Sa charge de travail au quotidien a augmenté, surtout quand on s’occupe de son bébé de 6 mois. Elle s’inquiète pour ses élèves qui lui manquent. Mais elle doute, en raison des contraintes inhérentes, qu’un retour en classe soit finalement une bonne solution.

« Après l’annonce de la fermeture des écoles, je me suis empressée de réfléchir à ce que j’allais faire faire aux élèves et comment. En un weekend nous avons dû réinventer notre métier, adapter notre contenu et penser aux moyens logistiques de le faire.

Avec le recul je regrette d’avoir participé à cette précipitation. Il aurait été plus judicieux de prendre quelques jours pour tout mettre en place, et de le faire en équipe pour que les élèves n’aient pas, en plus, à gérer l’organisation. Comme si une semaine sans travail allait nuire à toute la scolarité des élèves. »

« J’ai fait des erreurs que j’ai payées dès la première semaine »

« Chaque enseignant a donné du travail mais certains l’ont fait par mail, d’autres ont créé des espaces de partage sur différentes plateformes. Les élèves étaient donc loin d’être désœuvrés parce qu’ils avaient non seulement du travail mais aussi toute une organisation à intégrer. Sans parler des serveurs qui n’étaient pas suffisants pour supporter autant de connexions.

De mon côté, j’ai fait des erreurs que j’ai payées dès la première semaine. Je me suis retrouvée assaillie de messages, submergée par le nombre de corrections. En plus de devoir réfléchir au contenu du cours, il faut revoir la façon de transmettre le message.

Avec le numérique, il faut aussi gérer tout le côté logistique : comment recevoir les devoirs pour ne pas se retrouver avec 200 mails sans objets, 200 devoirs intitulés Anglais1, envoyés d’adresses mails certes originales mais peu pratiques, les mails sans bonjour ou ceux avec tout le message en objet, les 30 devoirs pris en photo et les 30 autres illisibles. »

« Au bout de 5 semaines, on a trouvé un rythme »

« L’adaptation a donc été difficile des deux côtés. Au bout de cinq semaines je pense qu’on a trouvé un rythme mais les conditions sont loin d’être idylliques.

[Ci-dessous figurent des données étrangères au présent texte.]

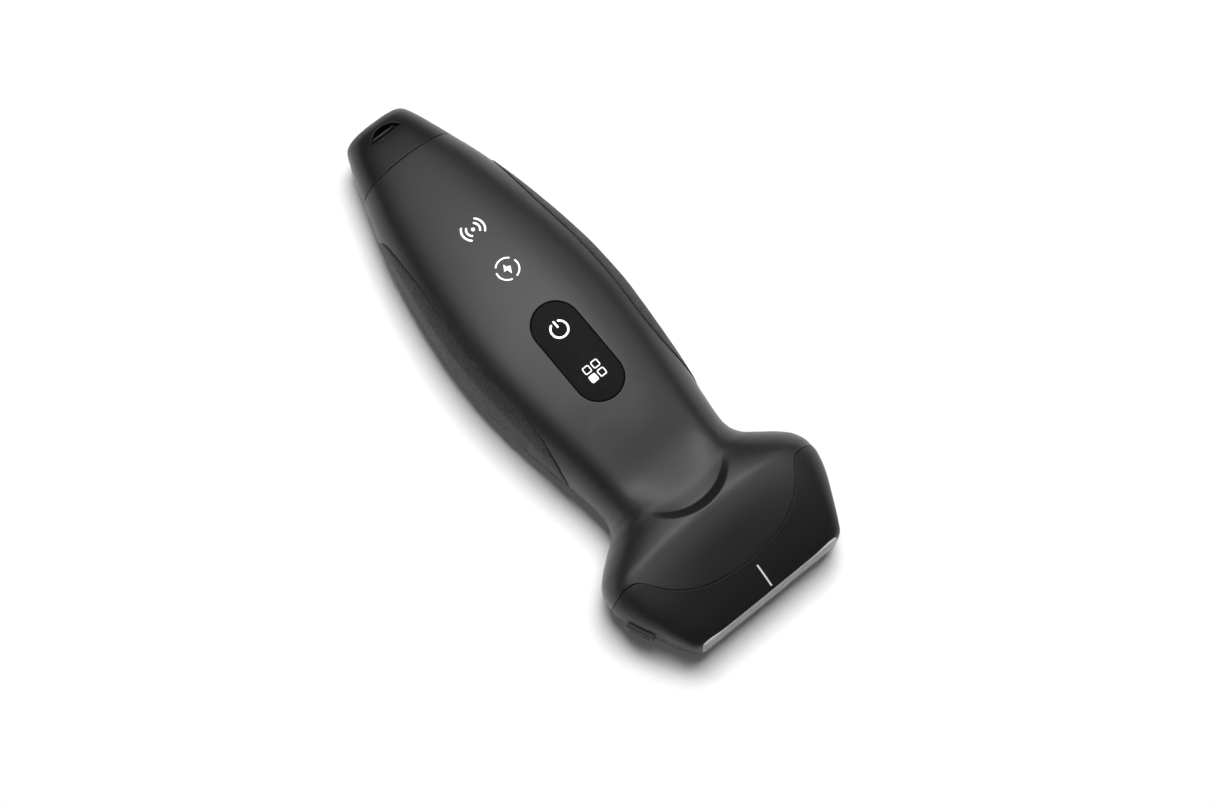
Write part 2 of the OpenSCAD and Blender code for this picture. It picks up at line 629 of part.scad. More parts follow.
// Marker on the side of the head that gives the scan its direction
ridge_back = 13.6; // from the lens to the ridge's centre
ridge_l = 7.4;
ridge_h = 4;
ridge_z = 9.2;
ridge_proud = 1.1;
ridge_sink = 0.9;
ridge_groove = 0.5;
ridge_x = half_l - ridge_back;
module ridge_place() {
    turn = atan((half_at(ridge_x - ridge_l / 2) - half_at(ridge_x + ridge_l / 2)) / ridge_l);
    translate([ridge_x, -half_at(ridge_x), ridge_z]) rotate([0, 0, turn]) children();
}
module ridge_block(sink, proud, margin)
    translate([-ridge_l / 2 - margin, -proud, -ridge_h / 2 - margin])
    cube([ridge_l + 2 * margin, proud + sink, ridge_h + 2 * margin]);
module orientation_ridge() color([0.1, 0.1, 0.11]) ridge_place() difference() {
    ridge_block(ridge_sink, ridge_proud, 0);
    translate([-ridge_l, -ridge_proud - eps, -ridge_h / 6])
        cube([ridge_l * 2, ridge_groove, ridge_groove]);
}

module acoustic_lens() color([0.55, 0.56, 0.58]) intersection() {
    translate([front_x, 0, stack_z]) rotate([90, 0, 90]) linear_extrude(lens_bulge * 2)
        polygon([for (i = [0 : lens_sides - 1]) let (a = 360 * i / lens_sides)
            [lens_w / 2 * power(cos(a), lens_square), lens_h / 2 * power(sin(a), lens_square)]]);
    translate([half_l - lens_r, lens_w, stack_z]) rotate([90, 0, 0])
        cylinder(r = lens_r, h = lens_w * 2, $fn = 128);
}
module stack_layer(x, t, w, h) translate([x, -w / 2, stack_z - h / 2]) cube([t, w, h]);
module matching_layer() color([0.3, 0.45, 0.35]) stack_layer(piezo_x, matching_t, stack_w, stack_h);
module piezo_array() color([0.75, 0.68, 0.45]) stack_layer(backing_x, piezo_t, stack_w, stack_h);
module backing_block() color([0.25, 0.25, 0.27])
    stack_layer(backing_x - backing_l, backing_l, stack_w, stack_h);

module left_grip() color([0.1, 0.1, 0.1]) difference() {
    grip_form(grip_proud, grip_t - eps, 0);
    grip_slot();
}
module right_grip() mirror([0, 1, 0]) left_grip();

module keypad_plate() color([0.06, 0.06, 0.07]) difference() {
    intersection() {
        translate([keypad_x, 0, keypad_seat]) pill(keypad_l, keypad_w, handle_top);
        skin_patch(keypad_x - keypad_l, keypad_x + keypad_l, keypad_w, keypad_seat - wall, keypad_drop);
    }
    for (k = [[power_x, power_key_r], [mode_x, mode_key_r]]) translate([k[0], 0, 0]) {
        cylinder(r = k[1] + key_gap, h = 2 * handle_top, $fn = 96);
        cylinder(r = k[1] + flange_rim + key_gap, h = flange_top + rest_gap, $fn = 96);
    }
}
module key(x, r) {
    intersection() {
        translate([x, 0, flange_z]) cylinder(r = r, h = handle_top, $fn = 96);
        skin_patch(x - r - wall, x + r + wall, r + wall, flange_z, keypad_drop);
    }
    translate([x, 0, flange_z]) cylinder(r = r + flange_rim, h = flange_t, $fn = 96);
    translate([x, 0, stem_z]) cylinder(r = stem_r, h = flange_z - stem_z + eps, $fn = 32);
}
module power_key() color([0.07, 0.07, 0.08]) key(power_x, power_key_r);
module mode_key() color([0.07, 0.07, 0.08]) key(mode_x, mode_key_r);
module switch(x) translate([x, 0, board_top]) {
    translate([-switch_w / 2, -switch_w / 2, 0]) cube([switch_w, switch_w, switch_h]);
    cylinder(r = plunger_r, h = switch_h + plunger_h, $fn = 32);
}
module power_switch() color([0.7, 0.7, 0.7]) switch(power_x);
module mode_switch() color([0.7, 0.7, 0.7]) switch(mode_x);

module light_guide(x) translate([x, 0, 0]) {
    translate([0, 0, guide_top(x) - guide_head_h]) cylinder(r = guide_r, h = guide_head_h, $fn = 64);
    translate([0, 0, board_top + led_h + fit])
        cylinder(r = guide_stem_r, h = guide_top(x) - board_top - led_h - fit, $fn = 32);
}
module signal_light_guide() color([0.9, 0.92, 0.95]) light_guide(signal_x);
module charge_light_guide() color([0.9, 0.92, 0.95]) light_guide(charge_x);
module led(x) translate([x - led_w / 2, -led_w / 2, board_top]) cube([led_w, led_w, led_h]);
module signal_led() color([0.95, 0.95, 0.85]) led(signal_x);
module charge_led() color([0.95, 0.95, 0.85]) led(charge_x);

module main_board() color([0.05, 0.35, 0.2]) difference() {
    translate([board_from, 0, board_z]) rounded_block(board_to - board_from, board_w, board_t, head_r / 2);
    both_sides(board_screws_at) cylinder(r = shaft_r + fit / 2, h = handle_top, $fn = 32);
}
chip_w = 8;
chip_h = 1.3;
chip_gap = 0.8; // from the memory chip to the switches beside it
memory_l = key_pitch - switch_w - 2 * chip_gap;
can_l = 6.6;
can_w = 14;
can_h = 1.8;
module chip(x, y, z, l, w, h) translate([x - l / 2, y - w / 2, z]) cube([l, w, h]);
module processor_chip() color([0.1, 0.1, 0.1])
    chip((charge_x + guide_stem_r + power_x - switch_w / 2) / 2, 0, board_top, chip_w, chip_w, chip_h);
module radio_can() color([0.8, 0.8, 0.8])
    chip((signal_x + charge_x) / 2, 0, board_top, can_l, can_w, can_h);
module memory_chip() color([0.1, 0.1, 0.1])
    chip(keypad_x, 0, board_top, memory_l, chip_w, chip_h);
antenna_l = 8.5;
antenna_w = 11;
antenna_t = 0.8;
module antenna_board() color([0.05, 0.3, 0.35])
    translate([frame_from - arm_l, -antenna_w / 2, frame_z + frame_t])
        cube([antenna_l, antenna_w, antenna_t]);

function frame_half(x) = half_at(x) - wall - frame_edge;
frame_sides = 10;
module inner_frame() color([0.75, 0.76, 0.78]) difference() {
    union() {
        translate([0, 0, frame_z]) linear_extrude(frame_t) polygon(concat(
            [for (x = evenly(frame_from, frame_to, frame_sides)) [x, frame_half(x)]],
            [for (x = evenly(frame_to, frame_from, frame_sides)) [x, -frame_half(x)]]));
        translate([frame_from - arm_l, -arm_w / 2, frame_z]) cube([arm_l + wall, arm_w, frame_t]);
        both_sides(board_screws_at) translate([0, 0, frame_z])
            cylinder(r = standoff_r, h = frame_t + standoff_h, $fn = 32);
    }
    both_sides(board_screws_at) cylinder(r = thread_r, h = handle_top, $fn = 32);
    both_sides(frame_screws_at) cylinder(r = shaft_r + fit / 2, h = handle_top, $fn = 32);
    for (x = shell_screw_xs) both_sides([[x, boss_y(x)]])
        cylinder(r = boss_r + fit, h = handle_top, $fn = 32);
}
tab_board_t = 1;
module battery_pack() color([0.55, 0.6, 0.7]) translate([battery_x, 0, battery_z])
    rounded_block(battery_l, battery_w, battery_h, battery_corner);
module battery_board() color([0.05, 0.3, 0.15])
    translate([battery_x + battery_l, -battery_w / 2 + battery_corner, battery_z])
        cube([tab_board_t, battery_w - 2 * battery_corner, battery_h]);
module battery_pad() color([0.3, 0.3, 0.32])
    translate([battery_x + battery_corner, 0, pad_z])
        rounded_block(battery_l - 2 * battery_corner, battery_w - 2 * battery_corner, pad_t, battery_corner);
module disc_ring(r, hole, z, t) translate([coil_x, 0, z]) difference() {
    cylinder(r = r, h = t, $fn = 96);
    if (hole > 0) translate([0, 0, -t]) cylinder(r = hole, h = 3 * t, $fn = 64);
}
module charging_coil() color([0.75, 0.45, 0.25])
    disc_ring(coil_r, coil_r - coil_turns_w, seat_z, coil_t);
module ferrite_sheet() color([0.25, 0.25, 0.28]) disc_ring(coil_r, 0, ferrite_z, ferrite_t);

module front_end_board() color([0.05, 0.35, 0.2]) difference() {
    translate([front_board_from, 0, front_board_z])
        rounded_block(front_board_to - front_board_from, front_board_w, board_t, head_r / 2);
    both_sides(front_screws_at) cylinder(r = shaft_r + fit / 2, h = handle_top, $fn = 32);
}
module beamformer_chip() color([0.1, 0.1, 0.1])
    chip((front_board_from + front_board_to) / 2, 0, front_board_top, chip_w * 1.5, chip_w * 1.5, chip_h);
flex_t = 0.2;
flex_w = 11;
flex_land = 3;
// A strip of flat cable that follows points in the XZ plane
module strip(points, w) translate([0, w / 2, 0]) rotate([90, 0, 0]) linear_extrude(w)
    polygon(concat(points, [for (i = [len(points) - 1 : -1 : 0]) points[i] + [0, flex_t]]));
module link_flex() color([0.8, 0.5, 0.2]) strip([[board_to - flex_land, board_top], [board_to, board_top],
    [front_board_from, front_board_top], [front_board_from + flex_land, front_board_top]], flex_w);
module array_flex() color([0.8, 0.5, 0.2]) strip([
    [front_board_to - flex_land, front_board_z - flex_t],
    [front_board_to, front_board_z - flex_t],
    [backing_x - backing_l - eps, stack_z]], flex_w);

// Seal between the two shells, one strip along each side
strip_in = 1.45;
strip_w = 0.55;
strip_deep = 0.6;
strip_steps = 24;
module shell_gasket_form() {
    xs = evenly(cap_x + wall, seam_side_x - wall, strip_steps);
    mirrored_y() translate([0, 0, part_z - seam_gap / 2 - strip_deep])
        linear_extrude(strip_deep + seam_gap) polygon(concat(
            [for (x = xs) [x, half_at(x) - strip_in]],
            [for (i = [strip_steps : -1 : 0]) [xs[i], half_at(xs[i]) - strip_in - strip_w]]));
}
module shell_gasket() color([0.12, 0.12, 0.12]) shell_gasket_form();

module shell_screws() color([0.6, 0.6, 0.62]) for (x = shell_screw_xs) both_sides([[x, boss_y(x)]])
    translate([0, 0, shell_screw_tip]) mirror([0, 0, 1]) screw(shell_screw_l);
module frame_screws() color([0.6, 0.6, 0.62]) both_sides(frame_screws_at)
    translate([0, 0, frame_z + frame_t - screw_l]) screw(screw_l);
module board_screws() color([0.6, 0.6, 0.62]) both_sides(board_screws_at)
    translate([0, 0, board_top - standoff_h - frame_t]) screw(standoff_h + frame_t);
module front_board_screws() color([0.6, 0.6, 0.62]) both_sides(front_screws_at)
    translate([0, 0, front_board_top - screw_l]) screw(screw_l);

upper_shell();
lower_shell();
tail_cap();
nose_housing();
acoustic_lens();
left_grip();
right_grip();
orientation_ridge();
keypad_plate();
power_key();
mode_key();
signal_light_guide();
charge_light_guide();
power_switch();
mode_switch();
signal_led();
charge_led();
main_board();
processor_chip();
radio_can();
memory_chip();
antenna_board();
inner_frame();
battery_pack();
battery_board();
battery_pad();
charging_coil();
ferrite_sheet();
front_end_board();
beamformer_chip();
link_flex();
array_flex();
backing_block();
piezo_array();
matching_layer();
shell_gasket();
nose_gasket();
tail_gasket();
shell_screws();
frame_screws();
board_screws();
front_board_screws();
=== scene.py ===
import json
import math

import bmesh
import bpy
import numpy as np
from mathutils import Matrix, Vector
from mathutils.geometry import delaunay_2d_cdt
from mathutils.kdtree import KDTree


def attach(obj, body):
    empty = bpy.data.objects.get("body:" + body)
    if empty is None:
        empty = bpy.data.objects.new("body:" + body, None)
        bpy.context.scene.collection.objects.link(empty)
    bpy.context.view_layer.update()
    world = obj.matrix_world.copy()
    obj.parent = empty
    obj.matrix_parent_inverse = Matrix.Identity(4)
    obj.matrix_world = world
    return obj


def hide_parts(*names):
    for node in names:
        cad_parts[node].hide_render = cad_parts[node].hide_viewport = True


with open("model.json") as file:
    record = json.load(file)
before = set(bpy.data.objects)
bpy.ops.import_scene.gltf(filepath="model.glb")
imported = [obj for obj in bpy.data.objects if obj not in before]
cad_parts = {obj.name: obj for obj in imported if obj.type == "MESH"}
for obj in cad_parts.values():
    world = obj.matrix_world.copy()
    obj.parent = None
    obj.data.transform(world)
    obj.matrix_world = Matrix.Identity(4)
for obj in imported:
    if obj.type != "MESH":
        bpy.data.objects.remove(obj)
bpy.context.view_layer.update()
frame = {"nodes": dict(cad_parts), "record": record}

# Sizes of the probe in millimetres, as in the CAD model
LENGTH = 158.3
TAIL_W, CAP_W, HANDLE_W, NECK_W, HEAD_W, NOSE_W = 14.0, 29.2, 48.7, 38.5, 64.76, 46.2
TAIL_X = -LENGTH / 2
CAP_X = TAIL_X + 15.0
HANDLE_X = TAIL_X + 72.0
NECK_X = LENGTH / 2 - 41.3
HEAD_X = LENGTH / 2 - 21.3
CREST_X = LENGTH / 2 - 24.8
FRONT_X = LENGTH / 2 - 0.5
PART_Z = 9.0
LENS_Z = 9.35
TAIL_TOP, CAP_TOP, HANDLE_TOP, NECK_TOP, HEAD_TOP, NOSE_TOP = 13.5, 21.8, 26.95, 23.6, 25.2, 14.5
TAIL_LOW, CAP_LOW, HANDLE_LOW, NECK_LOW, HEAD_LOW, NOSE_LOW = 8.0, 1.6, -0.4, 1.6, 0.5, 4.2
SCOOP_DEPTH, SCOOP_L, SCOOP_HALF, SCOOP_WALL, CRESCENT_R = 2.2, 28.0, 12.5, 2.9, 14.7
SEAM_SIDE_X, SEAM_FRONT_X = LENGTH / 2 - 21.3, LENGTH / 2 - 8.9
GRIP_X, GRIP_L = TAIL_X + 25.2, 80.3
GAP = 0.075
KEYPAD_X, KEYPAD_L, KEYPAD_W = CAP_X + 0.672 * (NECK_X - CAP_X), 29.1, 12.8
POWER_X, MODE_X = KEYPAD_X - 6.8, KEYPAD_X + 6.8
POWER_R, MODE_R = 4.9, 5.4
SIGNAL_X, CHARGE_X = CAP_X + 0.268 * (NECK_X - CAP_X), CAP_X + 0.403 * (NECK_X - CAP_X)
KEYPAD_DROP = 0.15
# Rounding of the edges along the seams, and how deep those edges turn in
LIP_R = 0.15
TURN_IN = 1.1
SCREW_XS, SCREW_INSET, SCREW_HOLE = [TAIL_X + 45.5, TAIL_X + 87.5], 6.2, 4.2
GRIP_PROUD, GRIP_LIP, GRIP_TURN_IN = 0.27, 0.4, 0.8
# The grip's slot: from and to along X, from and to in shares of the lower half, and depth
GRIP_SLOT_X, GRIP_SLOT_SHARE, GRIP_SLOT_DEPTH = (12.4, 24.6), (-0.5, -0.22), 1.1
LENS_HALF_W, LENS_HALF_H, LENS_BULGE, LENS_EDGE, LENS_SQUARE = 21.4, 5.0, 0.5, 0.28, 9
RIDGE_X, RIDGE_L, RIDGE_H, RIDGE_Z, RIDGE_PROUD, RIDGE_LIP = LENGTH / 2 - 13.6, 7.4, 4.0, 9.2, 1.1, 0.4
GROOVE_HALF, GROOVE_DEPTH = 0.55, 0.55
PRINT_LIFT = 0.03


def tab(*pairs):
    return np.array(pairs, float)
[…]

Je dois m’occuper de mon fils de 6 mois car mon conjoint travaille à l’extérieur. Les journées sont longues et j’ai cependant l’impression d’être toujours en retard. J’essaye de m’astreindre à des horaires réguliers, de ne pas travailler le soir et les weekends mais la situation est épuisante.

Le temps devant les écrans a été considérablement augmenté et je n’ai jamais été aussi pressée d’être en weekend que depuis le confinement. »

« Mes élèves me manquent, je ne sais pas s’ils vont bien »

« De par ma situation familiale je ne peux pas assurer de visioconférences et mes élèves me manquent. Je ne sais pas s’ils vont bien, dans quelles conditions ils travaillent ou s’ils comprennent le cours.

En classe on sait dès les cinq premières minutes si le cours précédent s’est mal passé, s’ils ont reçu des mauvaises notes. On remarque ceux qui ont mal dormi, s’ils sont excités ou tristes. On a aussi un retour direct sur la façon dont ils interprètent les documents, ce qu’ils comprennent ou pas. Et on peut alors s’adapter, répondre à leurs interrogations, prolonger une séance qui leur plait ou au contraire abréger un document qui ne fonctionne pas.

Là, on ne sait même pas si on corrige leur travail ou celui de leurs parents ou frères et sœurs. Certains de mes élèves en difficulté sont en effet devenus parfaitement bilingues grâce à la magie du confinement. »

« Alors, en vacances ? », « Tu ne t’ennuies pas trop ? »

« Je n’ai pas eu de retours des parents mais j’ai la chance d’avoir des lycéens donc des élèves plutôt autonomes. Les remarques blessantes viennent de l’entourage : « alors, en vacances ? » ou « tu ne t’ennuies pas trop ? ».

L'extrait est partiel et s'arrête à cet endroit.